Des problématiques auxquelles la Suisse tente de répondre depuis le milieu des années 1980 par un durcissement progressif des lois. En septembre 2006, le peuple a ainsi adopté des lois sur l’asile et sur les étrangers beaucoup plus sévères.

Celles-ci prévoient notamment la prolongation de la durée des mesures de contrainte en vue du renvoi, ainsi que la non-entrée en matière sur une demande d’asile en cas d’absence de documents d’identité.

Mercredi dernier, le ministre de la Justice Christoph Blocher a annoncé un nouveau tour de vis, cette fois contre les déserteurs.
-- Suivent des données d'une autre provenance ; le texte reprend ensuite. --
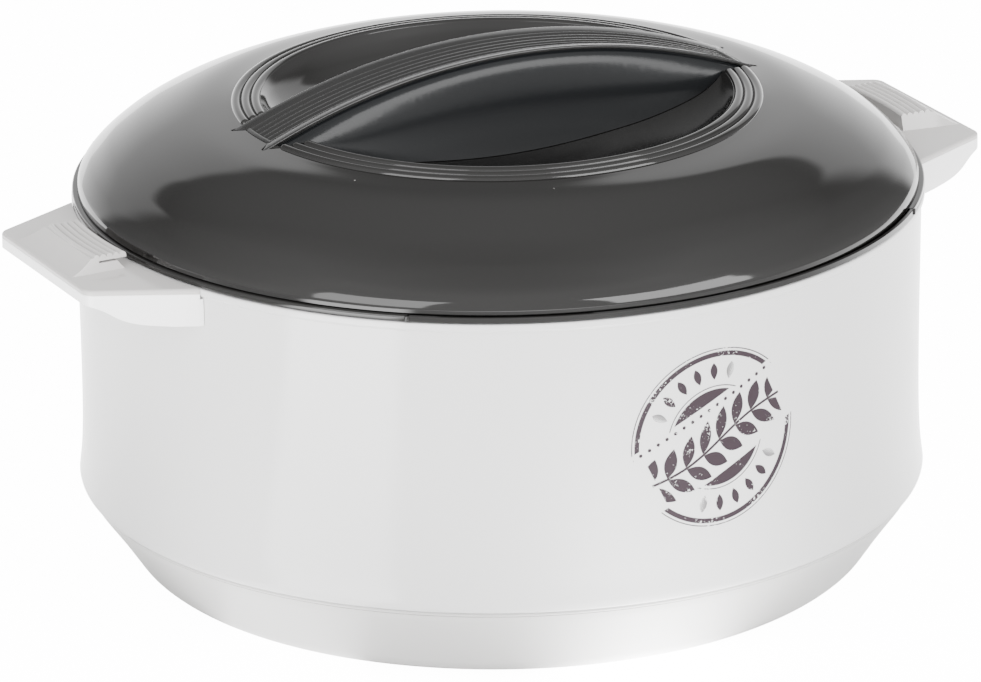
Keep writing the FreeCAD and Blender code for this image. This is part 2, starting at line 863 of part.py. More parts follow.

L’histoire a montré que «les murs et les barbelés sont impuissants devant le désir de liberté et de sécurité des hommes et des femmes. Les lois sur l’asile les plus dures n’ont elles-mêmes d’autre effet que de rejeter les flux migratoires dans l’illégalité», a cependant fait remarquer Micheline Calmy-Rey ce mardi.

Dans ce contexte, «nous devons consacrer une attention particulière à l’intégration des populations étrangères», a encore souligné la conseillère fédérale. Pour elle, cela nécessite «un engagement commun» du monde politique et de la société pour que tous les habitants du pays bénéficient des mêmes chances.

Partenariats et contingents

Dans une visée à long terme, la Suisse essaie de mettre sur pied des partenariats permettant à certains pays en développement de discuter sur un pied d’égalité avec Berne.

La Confédération pourrait ainsi ouvrir aux jeunes d’un pays partenaire les places d’apprentissage dont la jeunesse suisse ne veut pas, propose Micheline Calmy-Rey.

A plus long terme, le DFAE entend lancer des projets pour renforcer la sécurité dans les zones de conflits ou de violations des droits de l’homme. De tels projets visent non seulement à mieux protéger les réfugiés, mais aussi à réduire l’exode des réfugiés.

Mais la mise en œuvre de ces projets doit «impérativement» être accompagnée par l’octroi de contingents à des groupes de réfugiés «particulièrement vulnérables», a souligné la ministre des affaires étrangères.

Ce printemps, le gouvernement (Conseil fédéral) avait refusé une proposition de Micheline Calmy-Rey d’accueillir un contingent de 500 réfugiés irakiens.

swissinfo et les agences

En septembre 2006, 68% des citoyens suisses ont approuvé un durcissement de la loi sur l’asile, dont il s’agissait de la neuvième révision depuis 1984. En même temps, ils ont également adopté la révision de la loi sur les étrangers.

Les nouvelles dispositions prévoient une période de détention plus longue pour les requérants d’asile en attente de rapatriement. Les requérants frappés d’une décision de non-entrée en matière n’ont plus droit à l’assistance sociales. Quant aux personnes qui ne présentent pas de documents d’identité, elles sont exclues d’office de la procédure.

Quant à la nouvelle loi fédérale sur les étrangers, elle privilégie les citoyens de l’UE et limite l’admission des autres immigrants aux travailleurs qualifiés.

Elle marque aussi un durcissement des conditions d’octroi des permis de travail et de regroupement familial, fait la chasse au trafic des êtres humains et aux mariages blancs, et encourage l’intégration notamment par la participation à des cours de langue.

Selon la Commission mondiale sur les migrations internationales (CCM), le nombre de migrants augmente de façon significative.
A elle seule, l’Europe compte près de 56 millions de migrants, dont 5% seulement de réfugiés.
Il y a 25 ans, 82 millions de personnes étaient considérées comme des migrants dans le monde; en 2000, ce nombre est passé à 175 millions (dont 25 millions de plus les cinq dernières années).
En 2005, la manne financière envoyée par les migrants dans leur pays d’origine atteint 232 milliards.
La population étrangère en Suisse en 2006 comptait 1’523’586 personnes (20,4%).
On estime à 130’000, le nombre de migrants présents illégalement sur le territoire helvétique.

L’idée de Micheline Calmy-Rey de faire venir des apprentis de l’étranger ne résout aucun problème, estime l’Union suisse des arts et métiers (USAM). Ces jeunes proviendraient de pays dont les systèmes culturels sont différents et leur intégration prendrait du temps.

Après l’apprentissage, ils seraient par ailleurs contraints de retourner chez eux. L’opération serait donc sans effet sur la pénurie actuelle de main-d’œuvre en Suisse, selon l’USAM.

L’Union syndicale suisse (USS) se montre également peu favorable à cette proposition. Elle souligne que le chômage des jeunes est une réalité et qu’aujourd’hui déjà, de nombreux élèves en fin de scolarité ne trouvent pas de places d’apprentissage.

Près de 20’000 jeunes sont actuellement en attente de trouver une telle place. L’USS craint que l’idée de Micheline Calmy-Rey désavantage les enfants de migrants.